We’ve also seen a reduction in obesity in our children. We have two examples of that. The first is the comparison of the Fitnessgram results, where the height and weight of fifth-, seventh-, and ninth-graders are measured. The UCLA Center for Health Policy and Research compared the results from 2005 with 2010. With that—and that’s with a coordinated initiative that is part of Live Well—we saw a 3.2% reduction in obesity. Then we have a local elementary school that is one of our Live Well partners. The principal committed to measure all of their 25,000 elementary students; they saw a 3% reduction in obesity as well. They are one of our partners and they’ve published a toolkit and we worked to make it available to all of the school districts in San Diego.

  • What is the social engagement of Live Well San Diego like?

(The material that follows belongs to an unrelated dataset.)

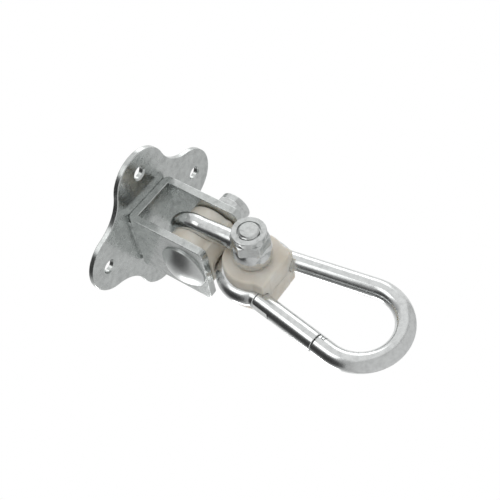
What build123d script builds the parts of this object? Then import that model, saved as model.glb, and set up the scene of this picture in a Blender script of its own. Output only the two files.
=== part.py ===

Wooten: When the first component of Live Well San Diego was approved by our Board of Supervisors, our operational regional managers immediately began to engage their community constituents. There are community collaboratives throughout San Diego. We actually have five representing the six operational regions for our health and human services agency where our regional managers and the Board of Supervisors engage community members in all sectors—healthcare, transportation, community-based organizations, faith-based organizations. We actually use that model to support our accreditation requirements for developing our community health assessment (CHA) and our community health improvement plan (CHIP). [Accreditation] was very synergistic from the beginning with Live Well San Diego and the requirement of having the CHA/CHIP for public health accreditation. So Live Well San Diego really is a foundational component for our accreditation requirements.

  • What can other local health departments learn from your efforts in San Diego?

Wooten: San Diego is known for its public-private partnerships. I think again having the vision; having the political will, passion, and commitment to making a change in the community; and getting the community partners involved and letting the community know that public health can’t change the health of the community alone. It really requires involvement from all sectors throughout the community. Everyone has a role and everyone has a responsibility in contributing to the health of the community.